Inevitably, there is human bias within the training data that was selected for the Natural Language API, via Google’s technicians. 

Kriti Sharma gave a great Ted Talk on human bias within AI and machine learning. She highlights the issue of a male-saturated digital industry, with the potential for gender bias within the training data. 

Joy Buolamwini gave a talk on fighting bias in algorithms, after facial recognition software didn’t recognise her skin tone. The people who coded the algorithm hadn’t taught it to identify a broad range of skin tones and facial structures, highlighting another issue of personal bias. 

The technicians at Google could have input their own bias into the training data, by labelling politicians as either positive or negative, or even whole organisations – there is no way to know. If sentiment analysis is a prominent ranking factor within the algorithm, then this may feed into arguments surrounding bias against certain news outlets on Google.

It seems that we have a long way to go before artificial intelligence is trained through unbiased data. Whether this is even possible or not is another topic entirely. For now, we should use sentiment scores as a helpful insight into how machines might understand our content, keeping in mind the potential for bias within the data.

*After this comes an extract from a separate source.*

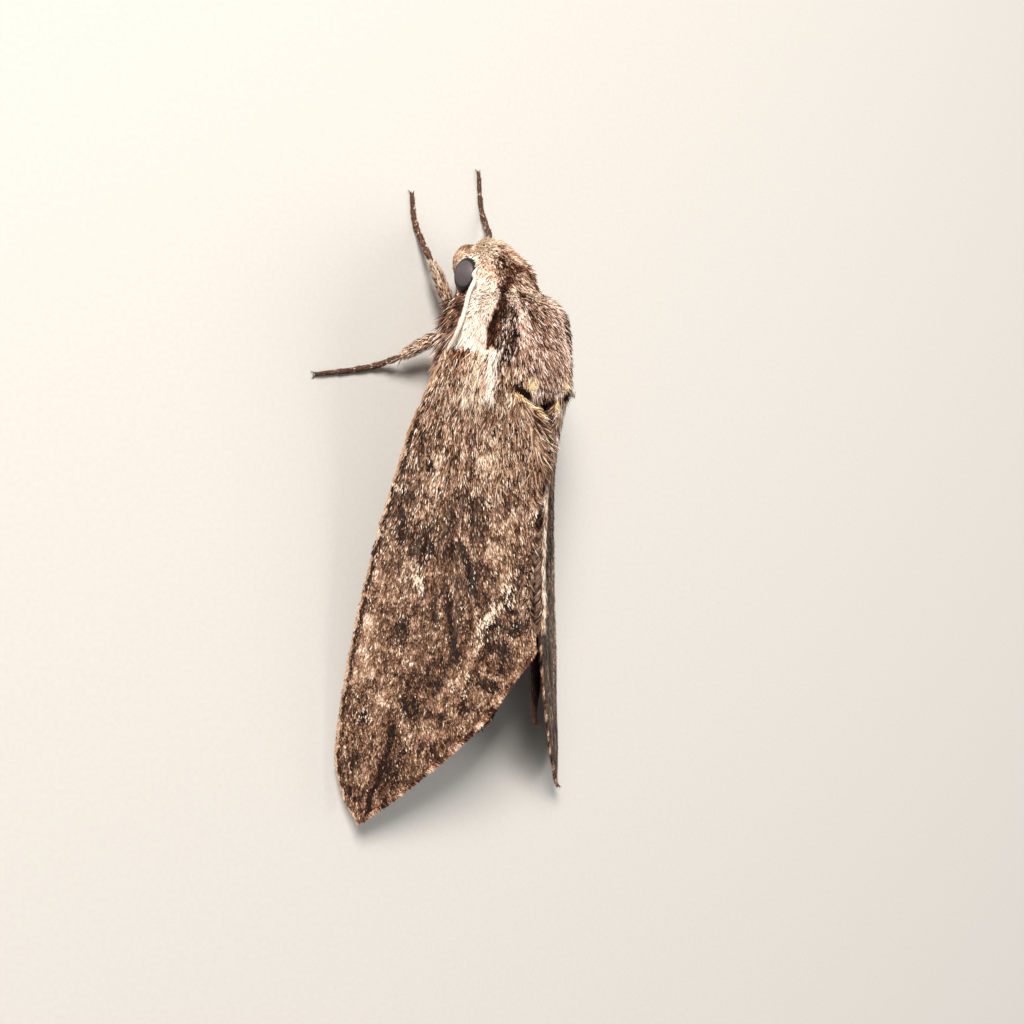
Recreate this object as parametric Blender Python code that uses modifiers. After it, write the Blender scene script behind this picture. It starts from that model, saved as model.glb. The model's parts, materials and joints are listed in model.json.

How Marketers Could Use Google’s Natural Language API 

  • You could compare the salience scores of high-ranking competitor copy to your own copy, see what they are doing well and make improvements. It’s too early to prove that optimising for entity salience can improve rankings, but it will give you an understanding of whether or not Google can understand the topics you’re trying to cover.
  • Instead of the old keyword stuffing, you can improve the relevancy of your keywords through their positioning within the text. Follow the salience metrics that Google uses and see whether your content can beat your competitors.
  • You could analyse the sentiment behind comments on social media campaigns and create an average to feedback to your campaign manager.  Understanding whether feedback was mostly positive or negative could help you to identify areas to improve upon in the next campaign.